Yes — significantly. Neutral, mid-toned flooring in natural oak, greige, or light grey appeals to the broadest pool of buyers and photographs well under listing conditions. Highly stylized choices like chevron patterns, very dark stains, or bold contrast tile can polarize buyers and make spaces feel smaller or dated. In a resale context, the goal is to appeal to the widest possible audience, and flooring colour is one of the easiest variables to get right with a little planning.
Ideally, three to four weeks before your planned photography date. This allows time for materials to settle and off-gas, permits any touch-up or punch-list work, and eliminates the scheduling pressure that leads to rushed decisions. In Ottawa’s spring market — the busiest listing window of the year — flooring contractors book up quickly, so planning should begin in January or February for an April or May list date. Coordinating flooring with paint and staging as a single pre-listing package also reduces total project time.
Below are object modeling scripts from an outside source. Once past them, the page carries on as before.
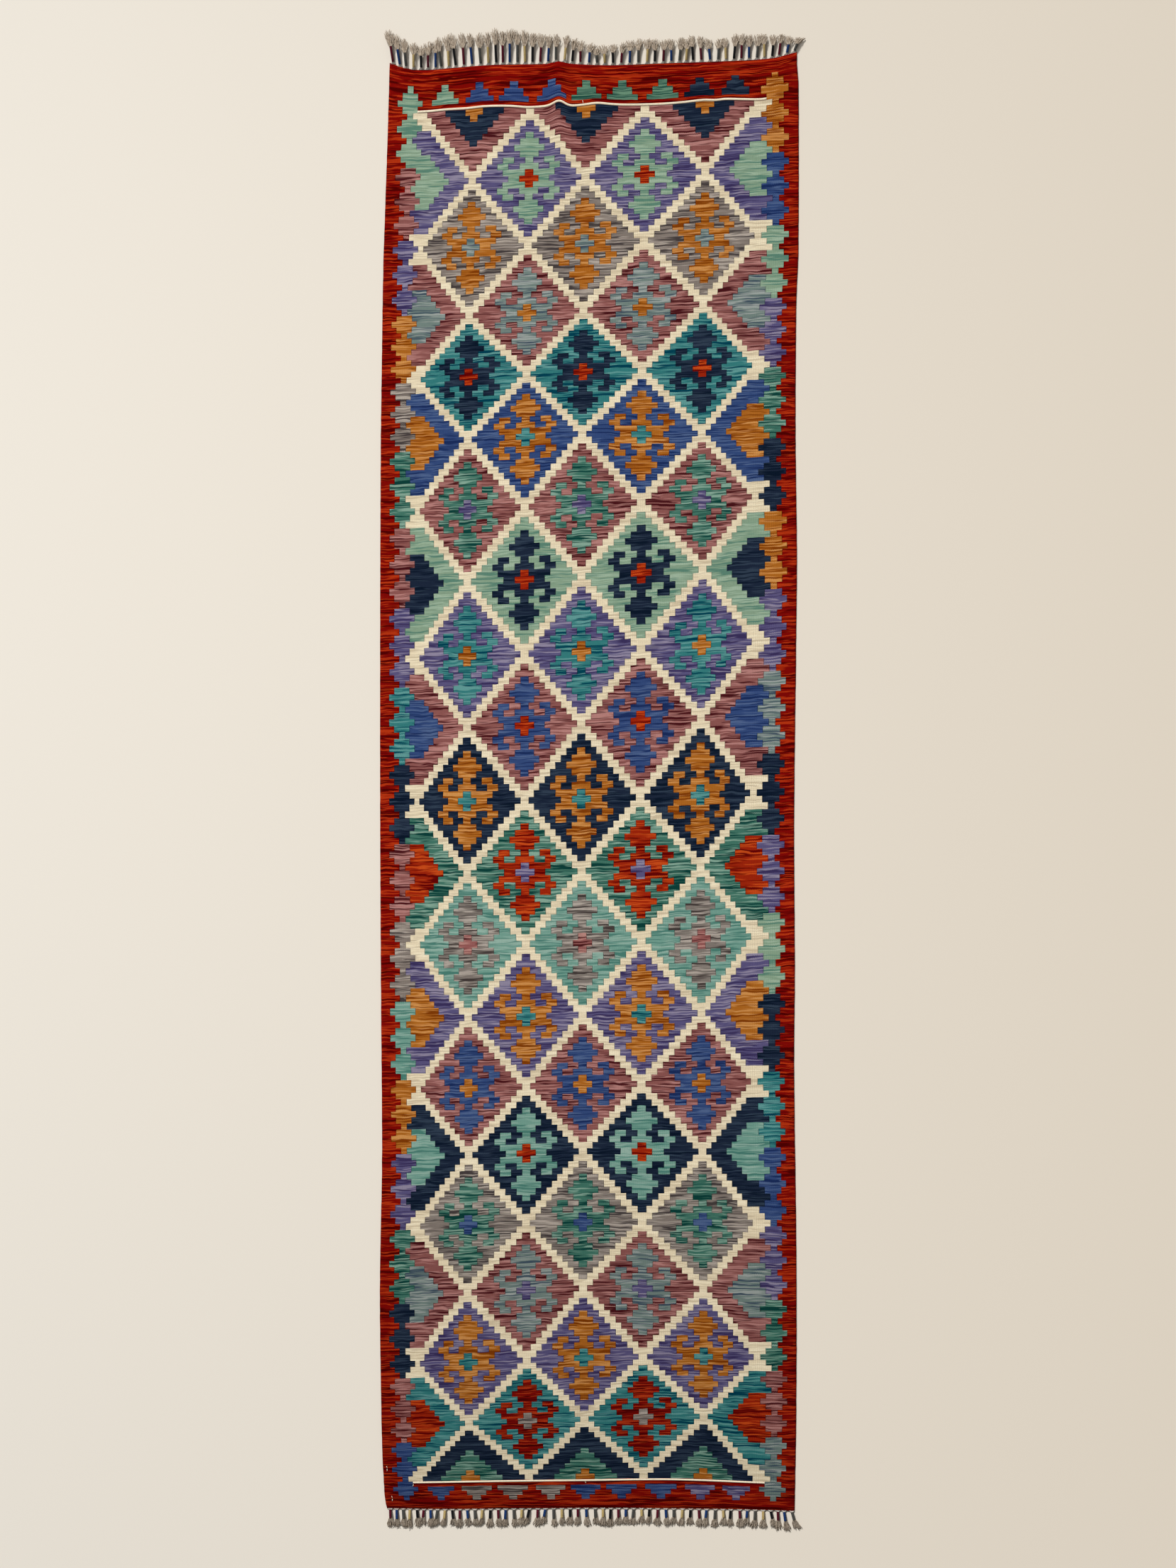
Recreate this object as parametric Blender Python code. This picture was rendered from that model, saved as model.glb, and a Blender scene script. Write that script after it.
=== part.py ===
"""Kilim runner: one flat-woven cloth, with a wrapped fringe along each short end.

The rug lies on its underside. +X runs across it, +Y along it towards the end with the
longer fringe, and +Z is up. The origin is under the middle of the whole rug, on the
surface that it lies on. All sizes are in metres.
"""
import math
import random

import bmesh
import bpy

# The cloth, as woven.
CLOTH_LENGTH = 2.935
HALF_WIDTH = 0.420
CLOTH_THICKNESS = 0.003
LENGTH_STEPS = 24

# A soft pucker that lifts the cloth near the top end.
PUCKER_X = -0.059
PUCKER_HEIGHT = 0.004
PUCKER_HALF_WIDTH = 0.034
PUCKER_LENGTH = 0.110
PUCKER_FALL_IN_FRINGE = 0.030

# The fringe: the warps are gathered into tassels along each end.
TASSELS = 53
MESH_GAP = 0.0003
STRIP_WIDTH = 0.003
ROOT_LENGTH = 0.003
STEM_WIDTH = 0.0042
STEM_HEIGHT = 0.0036
LOCK_TIP_HEIGHT = 0.0022

# Side edges. Columns: place along the cloth (0 bottom, 1 top), reach past the half width.
LEFT_SIDE = (
    (0.000, -0.0100),
    (0.038, -0.0010),
    (0.097, 0.0034),
    (0.156, 0.0048),
    (0.244, 0.0005),
    (0.357, 0.0026),
    (0.509, 0.0045),
    (0.715, 0.0034),
    (0.804, 0.0005),
    (0.863, -0.0024),
    (0.951, -0.0110),
    (1.000, -0.0150),
)
RIGHT_SIDE = (
    (0.000, -0.0040),
    (0.068, 0.0005),
    (0.185, 0.0005),
    (0.300, -0.0038),
    (0.375, -0.0024),
    (0.480, -0.0038),
    (0.600, 0.0003),
    (0.657, 0.0019),
    (0.745, -0.0010),
    (0.833, 0.0005),
    (0.870, 0.0048),
    (0.985, 0.0048),
    (1.000, 0.0020),
)

# End edges. Columns: place across the cloth (0 left, 1 right), rise above the square end.
TOP_END = (
    (0.000, 0.0014),
    (0.028, -0.0070),
    (0.057, -0.0130),
    (0.096, -0.0150),
    (0.152, -0.0100),
    (0.256, -0.0033),
    (0.392, -0.0004),
    (0.418, 0.0035),
    (0.449, -0.0004),
    (0.547, -0.0033),
    (0.678, 0.0006),
    (0.871, 0.0063),
    (0.943, 0.0110),
    (0.977, 0.0179),
    (1.000, 0.0236),
)
BOTTOM_END = (
    (0.000, 0.0006),
    (0.160, -0.0009),
    (0.500, 0.0014),
    (0.860, -0.0014),
    (1.000, -0.0050),
)

# Each fringe. Columns: place across the cloth, length of a tassel, sideways lean of its tip.
TOP_TASSELS = (
    (0.00, 0.068, -0.0120),
    (0.04, 0.062, -0.0055),
    (0.10, 0.054, -0.0020),
    (0.18, 0.070, -0.0030),
    (0.33, 0.066, -0.0010),
    (0.42, 0.058, 0.0005),
    (0.50, 0.048, 0.0000),
    (0.54, 0.043, 0.0005),
    (0.60, 0.051, 0.0010),
    (0.78, 0.051, 0.0010),
    (0.88, 0.058, 0.0025),
    (0.95, 0.053, 0.0030),
    (1.00, 0.044, 0.0110),
)
BOTTOM_TASSELS = (
    (0.00, 0.039, -0.0040),
    (0.08, 0.039, -0.0010),
    (0.30, 0.038, 0.0000),
    (0.85, 0.040, 0.0000),
    (0.94, 0.041, 0.0030),
    (1.00, 0.043, 0.0070),
)
STEM_SHARE_TOP = 0.47
STEM_SHARE_BOTTOM = 0.46
LOCKS_TOP = 3
LOCKS_BOTTOM = 2
BRUSH_WIDTH_TOP = 0.0115
BRUSH_WIDTH_BOTTOM = 0.0118
SLIT_SHARE = 0.28
LOCK_ROOT_SHARE = 0.6
# Each lock is drawn out in two steps. Columns: share of its length, of its spread, of its width.
LOCK_STEPS = (
    (0.45, 0.62, 0.85),
    (1.00, 1.00, 1.00),
)
LENGTH_JITTER = 0.0022
LEAN_JITTER = 0.0005
FRINGE_SEED = 7

# Materials. Columns: red, green, blue, roughness, metallic.
WOOL_RED = (0.30, 0.055, 0.035, 0.95, 0.0)
WOOL_TAUPE = (0.33, 0.29, 0.25, 0.95, 0.0)


def clear_scene():
    for old in list(bpy.data.objects):
        bpy.data.objects.remove(old, do_unlink=True)


def smooth_between(table, place, column=1):
    """A value of the table's column at a place, on a smooth curve through its rows."""
    last = len(table) - 1
    row = 0
    while row < last - 1 and place > table[row + 1][0]:
        row += 1
    before, start = table[max(row - 1, 0)], table[row]
    end, after = table[row + 1], table[min(row + 2, last)]
    span = end[0] - start[0]
    step = (place - start[0]) / span
    slope_start = (end[column] - before[column]) / (end[0] - before[0])
    slope_end = (after[column] - start[column]) / (after[0] - start[0])
    square, cube = step * step, step * step * step
    return (
        (2.0 * cube - 3.0 * square + 1.0) * start[column]
        + (cube - 2.0 * square + step) * span * slope_start
        + (3.0 * square - 2.0 * cube) * end[column]
        + (cube - square) * span * slope_end
    )


def pucker_lift(x, y):
    """Height of the pucker over the surface, at a point of the cloth or the fringe."""
    across = abs(x - PUCKER_X) / PUCKER_HALF_WIDTH
    if across >= 1.0:
        return 0.0
    if y <= CLOTH_LENGTH:
        along = (CLOTH_LENGTH - y) / PUCKER_LENGTH
    else:
        along = (y - CLOTH_LENGTH) / PUCKER_FALL_IN_FRINGE
    if along >= 1.0:
        return 0.0
    bell_across = 0.5 + 0.5 * math.cos(math.pi * across)
    bell_along = 0.5 + 0.5 * math.cos(math.pi * along)
    return PUCKER_HEIGHT * bell_across * bell_along


def side_x(across, along):
    """X of the point at a share of the width and a share of the length."""
    left = -HALF_WIDTH - smooth_between(LEFT_SIDE, along)
    right = HALF_WIDTH + smooth_between(RIGHT_SIDE, along)
    return left + (right - left) * across


def edge_y(across, at_top):
    """Y of the cloth's own end edge, at a share of its width."""
    if at_top:
        return CLOTH_LENGTH + smooth_between(TOP_END, across)
    return smooth_between(BOTTOM_END, across)


def length_lines():
    """Shares of the length where the cloth's mesh has a line, closer near the pucker."""
    lines = [step / LENGTH_STEPS for step in range(LENGTH_STEPS + 1)]
    for back in (0.25, 0.5, 0.75):
        lines.append(1.0 - back / LENGTH_STEPS)
    return sorted(lines)


def thicken(mesh_edit, height):
    """Raises a flat grid into a closed slab of the given height."""
    raised = bmesh.ops.extrude_face_region(mesh_edit, geom=list(mesh_edit.faces))
    top_verts = [item for item in raised["geom"] if isinstance(item, bmesh.types.BMVert)]
    bmesh.ops.translate(mesh_edit, verts=top_verts, vec=(0.0, 0.0, height))
    bmesh.ops.recalc_face_normals(mesh_edit, faces=mesh_edit.faces)


def flat_grid(columns, rows, place):
    """A grid of quads whose vertex at a column and a row goes where place says."""
    mesh_edit = bmesh.new()
    bmesh.ops.create_grid(mesh_edit, x_segments=columns, y_segments=rows, size=1.0)
    for vert in mesh_edit.verts:
        column = round((vert.co.x + 1.0) / 2.0 * columns)
        row = round((vert.co.y + 1.0) / 2.0 * rows)
        vert.co = place(column, row)
    return mesh_edit


def make_material(name, finish):
    red, green, blue, roughness, metallic = finish
    material = bpy.data.materials.new(name)
    material.use_nodes = True
    shader = material.node_tree.nodes["Principled BSDF"]
    shader.inputs["Base Color"].default_value = (red, green, blue, 1.0)
    shader.inputs["Roughness"].default_value = roughness
    shader.inputs["Metallic"].default_value = metallic
    return material


def add_object(name, mesh_edit, material, collection):
    mesh = bpy.data.meshes.new(name)
    mesh_edit.to_mesh(mesh)
    mesh_edit.free()
    mesh.materials.append(material)
    thing = bpy.data.objects.new(name, mesh)
    collection.objects.link(thing)
    return thing


def make_cloth(material, collection):
    """The woven sheet: flat underneath but for the pucker, with its own uneven outline."""
    lines = length_lines()

    def place(column, row):
        across, along = column / TASSELS, lines[row]
        x = side_x(across, along)
        low, high = edge_y(across, False), edge_y(across, True)
        y = low + (high - low) * along
        return (x, y, pucker_lift(x, y))

    sheet = flat_grid(TASSELS, len(lines) - 1, place)
    thicken(sheet, CLOTH_THICKNESS)
    return add_object("kilim", sheet, material, collection)


def extrude_to(mesh_edit, face, left, right, y, low, high):
    """Extrudes one face and puts the new cap's corners at the given sides and heights."""
    middle = face.calc_center_median()
    cap = bmesh.ops.extrude_discrete_faces(mesh_edit, faces=[face])["faces"][0]
    for vert in cap.verts:
        x = left if vert.co.x < middle.x else right
        z = low if vert.co.z < middle.z else high
        vert.co = (x, y, z)
    return cap


def split_across(mesh_edit, face, parts):
    """Splits an upright face into equal parts side by side, from left to right."""
    pieces = []
    rest = face
    for left_over in range(parts, 1, -1):
        level = [edge for edge in rest.edges
                 if abs(edge.verts[0].co.x - edge.verts[1].co.x) > STEM_WIDTH / parts / 2.0]
        new_verts = []
        for edge in level:
            start = min(edge.verts, key=lambda vert: vert.co.x)
            new_verts.append(bmesh.utils.edge_split(edge, start, 1.0 / left_over)[1])
        bmesh.utils.face_split(rest, new_verts[0], new_verts[1])
        halves = {side for vert in new_verts for side in vert.link_faces
                  if all(other in side.verts for other in new_verts)}
        left_half = min(halves, key=lambda side: side.calc_center_median().x)
        rest = max(halves, key=lambda side: side.calc_center_median().x)
        pieces.append(left_half)
    pieces.append(rest)
    return pieces


def make_tassel(mesh_edit, root_face, outward, length, lean, stem_share, locks, brush_width):
    """Draws one tassel out of the strip: gathered root, wrapped stem, and its locks."""
    start = root_face.calc_center_median()
    half_stem = STEM_WIDTH / 2.0

    def centre_x(share):
        return start.x + lean * share * share

    def cap_at(face, share, half_width, height, lift):
        x, y = centre_x(share), start.y + outward * length * share
        return extrude_to(mesh_edit, face, x - half_width, x + half_width, y, lift, lift + height)

    root_share = ROOT_LENGTH / length
    middle_share = (root_share + stem_share) / 2.0
    root_lift = pucker_lift(start.x, start.y)
    middle_lift = pucker_lift(start.x, start.y + outward * length * middle_share)
    cap = cap_at(root_face, root_share, half_stem, STEM_HEIGHT, root_lift)
    cap = cap_at(cap, middle_share, half_stem, STEM_HEIGHT, middle_lift)
    cap = cap_at(cap, stem_share, half_stem, STEM_HEIGHT, 0.0)

    pitch = brush_width / locks
    half_lock = pitch * (1.0 - SLIT_SHARE) / 2.0
    for number, piece in enumerate(split_across(mesh_edit, cap, locks)):
        reach = (number - (locks - 1) / 2.0) * pitch
        root_x = piece.calc_center_median().x
        for share, spread, fullness in LOCK_STEPS:
            along = stem_share + (1.0 - stem_share) * share
            aim = centre_x(along) + reach
            x = root_x + (aim - root_x) * spread
            y = start.y + outward * length * along
            half = half_lock * fullness * (LOCK_ROOT_SHARE + (1.0 - LOCK_ROOT_SHARE) * share)
            height = STEM_HEIGHT + (LOCK_TIP_HEIGHT - STEM_HEIGHT) * share
            piece = extrude_to(mesh_edit, piece, x - half, x + half, y, 0.0, height)


def make_fringe(name, at_top, material, collection):
    """A narrow strip along one end of the cloth, with every tassel drawn out of it."""
    outward = 1.0 if at_top else -1.0
    along = 1.0 if at_top else 0.0
    table = TOP_TASSELS if at_top else BOTTOM_TASSELS
    stem_share = STEM_SHARE_TOP if at_top else STEM_SHARE_BOTTOM
    locks = LOCKS_TOP if at_top else LOCKS_BOTTOM
    brush_width = BRUSH_WIDTH_TOP if at_top else BRUSH_WIDTH_BOTTOM
    chance = random.Random(FRINGE_SEED)

    def place(column, row):
        across = column / TASSELS
        x = side_x(across, along)
        edge = edge_y(across, at_top)
        y = edge + outward * (MESH_GAP + STRIP_WIDTH * row)
        return (x, y, pucker_lift(x, edge))

    strip = flat_grid(TASSELS, 1, place)
    thicken(strip, CLOTH_THICKNESS)
    sides = [face for face in strip.faces if face.normal.y * outward > 0.5]
    sides.sort(key=lambda face: face.calc_center_median().x)
    for number, side in enumerate(sides):
        across = (number + 0.5) / TASSELS
        length = smooth_between(table, across, 1) + chance.uniform(-1.0, 1.0) * LENGTH_JITTER
        lean = smooth_between(table, across, 2) + chance.uniform(-1.0, 1.0) * LEAN_JITTER
        make_tassel(strip, side, outward, length, lean, stem_share, locks, brush_width)
    bmesh.ops.recalc_face_normals(strip, faces=strip.faces)
    return add_object(name, strip, material, collection)


def centre_on_origin(things):
    """Moves all pieces together, so that the origin is under the middle of the rug."""
    points = [vert.co for thing in things for vert in thing.data.vertices]
    middle_x = (min(point.x for point in points) + max(point.x for point in points)) / 2.0
    middle_y = (min(point.y for point in points) + max(point.y for point in points)) / 2.0
    for thing in things:
        thing.location = (-middle_x, -middle_y, 0.0)


def build_rug():
    clear_scene()
    collection = bpy.data.collections.new("kilim_rug")
    bpy.context.scene.collection.children.link(collection)
    woven = make_material("woven_wool", WOOL_RED)
    yarn = make_material("fringe_yarn", WOOL_TAUPE)
    things = [
        make_cloth(woven, collection),
        make_fringe("fringe_top", True, yarn, collection),
        make_fringe("fringe_bottom", False, yarn, collection),
    ]
    centre_on_origin(things)


build_rug()
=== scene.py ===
import math
import random

import bmesh
import bpy
import numpy
from mathutils import Matrix, Vector, noise


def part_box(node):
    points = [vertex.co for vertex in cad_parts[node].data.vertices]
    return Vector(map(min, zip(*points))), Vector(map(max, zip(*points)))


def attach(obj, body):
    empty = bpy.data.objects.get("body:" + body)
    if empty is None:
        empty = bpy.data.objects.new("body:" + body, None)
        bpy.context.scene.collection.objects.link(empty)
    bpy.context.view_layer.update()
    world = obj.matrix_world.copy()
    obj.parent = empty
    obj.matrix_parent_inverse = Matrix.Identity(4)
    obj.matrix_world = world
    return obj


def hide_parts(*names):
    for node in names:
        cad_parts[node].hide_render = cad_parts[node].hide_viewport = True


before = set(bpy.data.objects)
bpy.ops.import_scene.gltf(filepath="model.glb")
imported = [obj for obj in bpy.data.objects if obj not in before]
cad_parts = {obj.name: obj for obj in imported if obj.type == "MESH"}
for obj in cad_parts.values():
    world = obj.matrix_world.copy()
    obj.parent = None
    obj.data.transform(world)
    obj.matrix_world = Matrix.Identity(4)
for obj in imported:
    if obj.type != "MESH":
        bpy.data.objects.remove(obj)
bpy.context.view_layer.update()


def dye(red, green, blue):
    """A colour as the eye sees it, 0 to 255, as the linear values that shaders take."""
    shares = [value / 255.0 for value in (red, green, blue)]
    linear = [share / 12.92 if share <= 0.04045 else ((share + 0.055) / 1.055) ** 2.4
              for share in shares]
    return (*linear, 1.0)


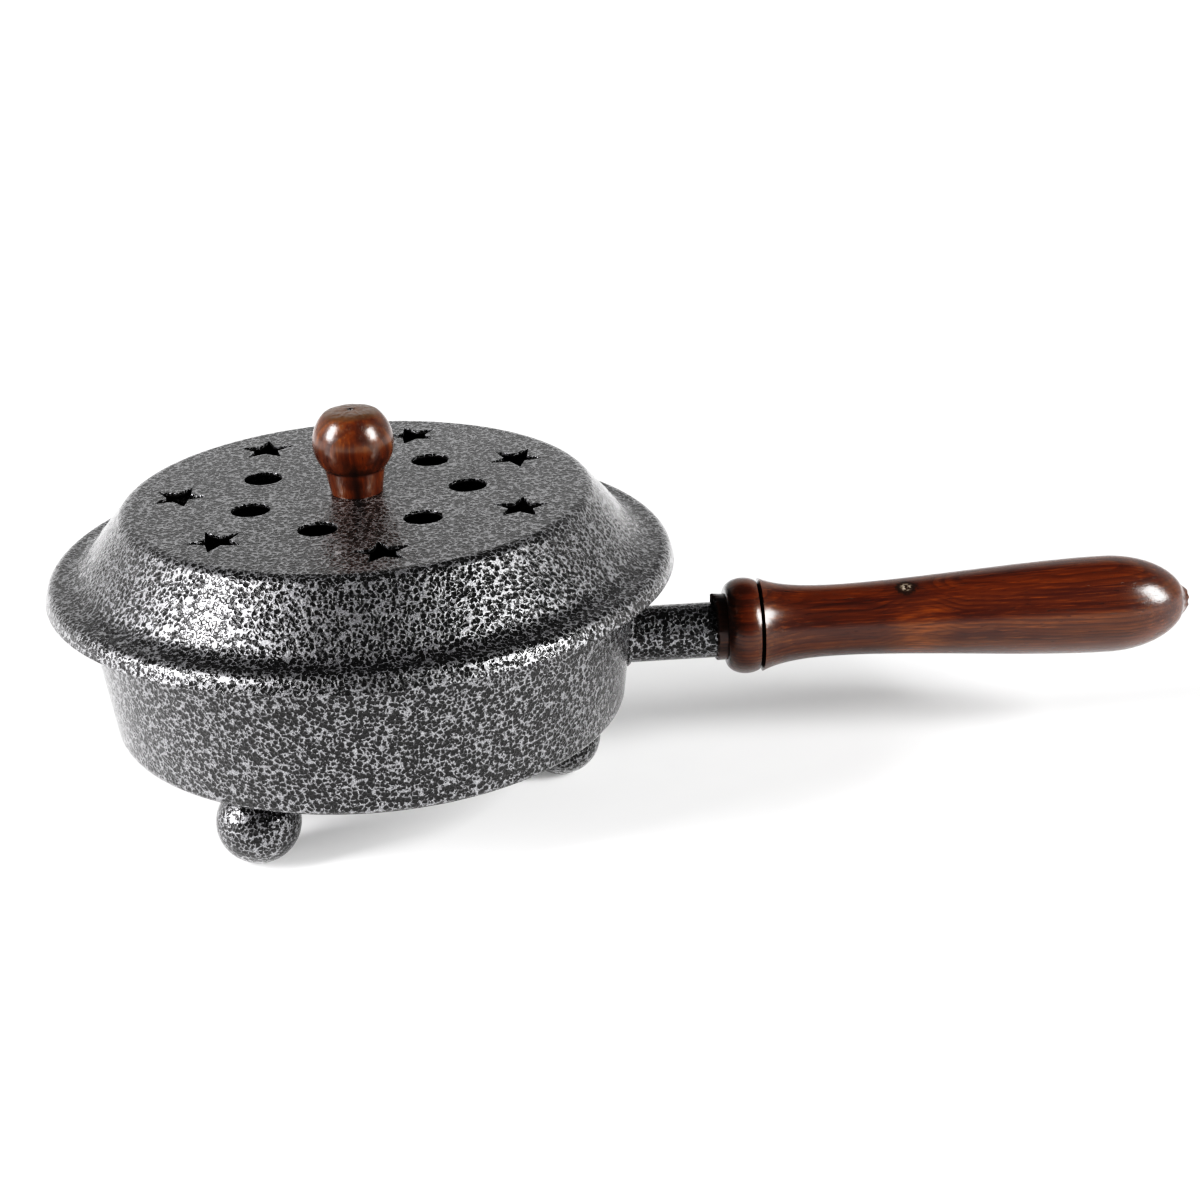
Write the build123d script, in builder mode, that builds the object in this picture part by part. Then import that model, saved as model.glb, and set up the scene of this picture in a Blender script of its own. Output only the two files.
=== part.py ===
from build123d import *

import os
from math import acos, asin, cos, degrees, radians, sin, sqrt

# Charcoal incense pan with a lift-off lid: a pressed steel pan on three ball feet, a tube
# socket welded to its side, a turned wooden handle, and a perforated steel lid with a
# turned wooden knob.
#
# Millimetres, +Z up. The origin is on the pan's axis, at the height that the feet stand on.
# The handle points along +X.

# ---------------------------------------------------------------- driving dimensions

SHEET = 0.9                # lacquered sheet steel of the pan and the lid
EDGE_ROUND = 0.3           # its cut edges, rounded by the lacquer
VENT_EDGE_ROUND = 0.15     # the punched edges of the vents

# Feet: balls screwed on by hand, so the three are a little unevenly spaced
BALL_R = 10.45
FLOOR_Z = 20.6             # underside of the pan's floor, which leaves each ball a small flat seat
FOOT_SPOTS = ((52.9, 238.3), (49.0, 351.6), (51.0, 115.0))   # radius, degrees from +X

# Pan
PAN_FOOT_R = 65.9          # where floor and wall would meet without their bend
PAN_MOUTH_R = 71.0         # where wall and flange would meet without their bend
PAN_BEND_R = 2.5           # outside radius of the bend at the floor
FLANGE_R = 76.2            # outer edge of the flange that carries the lid
FLANGE_BEND_R = 1.2

# Lid, as the outline of its upper surface
LID_TOP_Z = 79.0
CROWN_R = 58.7             # where top plate and cone would meet without their shoulder
SHOULDER_R = 3.5
BRIM_R = 72.2              # where cone and brim would meet without their fillet
BRIM_Z = 62.9
BRIM_FILLET_R = 6.0
LIP_TURN_R = 78.6          # where brim and down-turned lip would meet without their bend
LIP_BEND_R = 3.2
LIP_R = 80.0               # raw outer edge of the lip
LIP_Z = 58.4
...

Consistency across open-plan spaces matters considerably. Mismatched flooring between a kitchen and an adjacent living or dining area draws the buyer’s eye to the discontinuity rather than the space itself. Bedrooms and bathrooms are naturally separated by walls and thresholds, so variation there is more acceptable. The priority is ensuring that any flooring visible within a single sightline — particularly on main floors — reads as intentional and cohesive. A well-coordinated floor plan photographs better, shows better, and supports a stronger perceived value.